G4S moved him to reduced duties which did not require heavy lifting. Some time after this, they attempted to reduce his pay by 10% in line with the reduced duties. When Mr Powell refused, they dismissed him, and he brought a claim for disability discrimination.
At the first hearing, the Employment Tribunal decided that G4S were guilty of failure to make reasonable adjustments. It said that they should have kept Mr Powell on his original pay despite the fact that he was working reduced duties.
G4S appealed this, and relied in part on the decision in O’Hanlon, where the EAT had previously held that giving more pay to a disabled person would only very rarely amount to a reasonable adjustment.

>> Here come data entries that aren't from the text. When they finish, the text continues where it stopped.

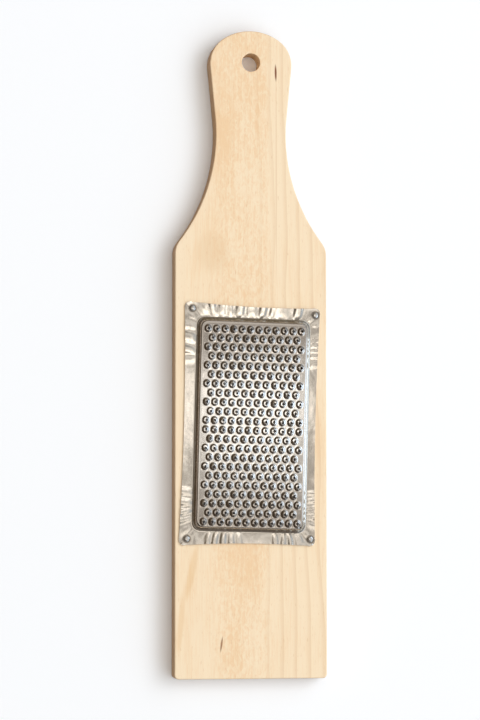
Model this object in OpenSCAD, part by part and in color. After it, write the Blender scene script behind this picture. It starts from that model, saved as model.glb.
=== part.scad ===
// Kitchen grater: a flat wooden paddle with a pressed tinplate grating sheet
// nailed over a window in the wood. Millimetres, Z up, the board lying on its back.
// The origin is on the back face, midway along the board's length.

/* [Board] */
// Length of the board from the crown of the handle to its foot
board_l = 300; // [290:1:330]
// Width of the blade
board_w = 71; // [69:0.5:80]
// Thickness of the wood
board_t = 10; // [9:0.5:14]
// Radius of the two corners at the foot
foot_corner_r = 2; // [1:0.25:5]
// Rounding of the long edges by sanding
edge_r = 0.8; // [0.4:0.1:1.5]

/* [Handle] */
// Widest part of the handle, near its end
head_w = 38.5; // [37:0.5:42]
// Radius of the handle's flat crown
crown_r = 23; // [21:0.5:26]
// Radius of the handle's two round shoulders beside the crown
head_r = 14; // [12:0.5:16]
// Narrowest part of the handle
neck_w = 33; // [30:0.5:35]
// Distance from the crown to the narrowest part
neck_from_crown = 48.5; // [44:0.5:56]
// Radius of the long sweep from the neck out to the blade
sweep_r = 82.5; // [70:0.5:90]
// Radius where the sweep turns into the blade's straight side
shoulder_r = 10; // [6:0.5:14]
// Diameter of the hanging hole
hang_hole_d = 8.5; // [6:0.5:10]
// Distance from the crown to the middle of the hanging hole
hang_hole_from_crown = 14.8; // [12:0.1:18]

/* [Grating sheet] */
// Thickness of the tinplate
sheet_t = 0.4; // [0.3:0.05:0.6]
// Height that the platform is pressed up
platform_h = 2.6; // [2:0.1:4]
// Width of the platform's sloping wall, seen from above
wall_run = 2.2; // [1.6:0.1:3]
// Radius of the platform's four corners at their foot
platform_r = 4.5; // [4:0.25:6]
// Width of the left margin of the sheet
margin_left = 5.8; // [5:0.1:6.4]
// Width of the right margin of the sheet
margin_right = 4.5; // [4.2:0.1:6]
// Width of the margins at the two ends of the sheet
margin_end = 6.2; // [5.5:0.1:8]
// How much shorter the sheet's right edge is cut than its left edge
trim_taper = 2.2; // [0:0.1:3]
// How far the middle of each edge is drawn in by the pressing
draw_in = 1.1; // [0:0.1:1.5]
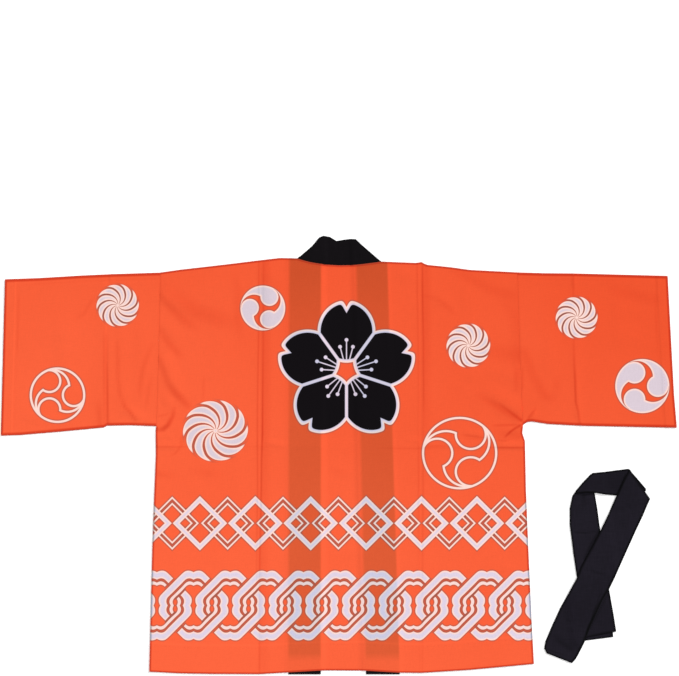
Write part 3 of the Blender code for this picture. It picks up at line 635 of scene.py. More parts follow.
def turned(main, turned_over, outwards, reach):
    """Points round a fold, from a main edge to the turned one below it."""
    return [
        mix(main, turned_over, (1 - cos(angle)) / 2) + outwards * (reach * sin(angle))
        for angle in np.linspace(0.0, pi, FOLD_STEPS + 2)[1:-1]
    ]


# ---- panels: the back and the fronts ----

PANEL_STEP = 5.4
FRONT_STEPS = (7.0, 8.0)
FINE_ROW = 1.4
UNDERARM_ROWS = np.arange(22.0, 102.0, 2.4)
NEAR_HEM = (4.0, 48.0, 50.5, 51.5, 52.5, 53.5, 54.5, 56.0, 57.5, 60.0)
HEM_TURN = 51.0
HEM_TURN_ROWS = (0.0, 2.0, HEM_TURN - 1.0, HEM_TURN)
HEM_TURN_STEP = 9.0
FOLD_REACH = 1.2
FOLD_WALL = 0.55
PANEL_WALL = 0.9
LEAST_HEIGHT = 0.03
EDGE_OFFSETS = (0.5, 1.3, 2.2, 3.2, 4.4)
SINK_OFFSETS = (SINK_MARGIN, 6.0, SINK_MARGIN + SINK_RUN)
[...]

In this case however, the EAT disagreed with G4S, confirming the Employment Tribunal’s view that, in certain cases, it may indeed be reasonable to protect a disabled person’s pay. Their reasoning was that reasonable adjustments often involve extra payment having to be made by employers. G4S had ample financial resources.
Furthermore, the decision in Archibald meant that employers may be under a duty to redeploy disabled employees to alternative roles, even where they are not the best candidate.
In principle, therefore, there is no reason why the reasonable adjustment rules should not include pay protection.
In this case, it was relevant that Mr Powell had been paid at his original salary for around a year before G4S attempted to change it. Furthermore, G4S’s reason for wishing to reduce Mr Powell’s pay was not an attractive one, in the eyes of the Employment Appeal Tribunal; they had argued that they were worried about discontent from other employees.
Implications
Each case will obviously vary hugely and depend on its own facts, but pay protection should now be on every employer’s checklist when considering reasonable adjustments.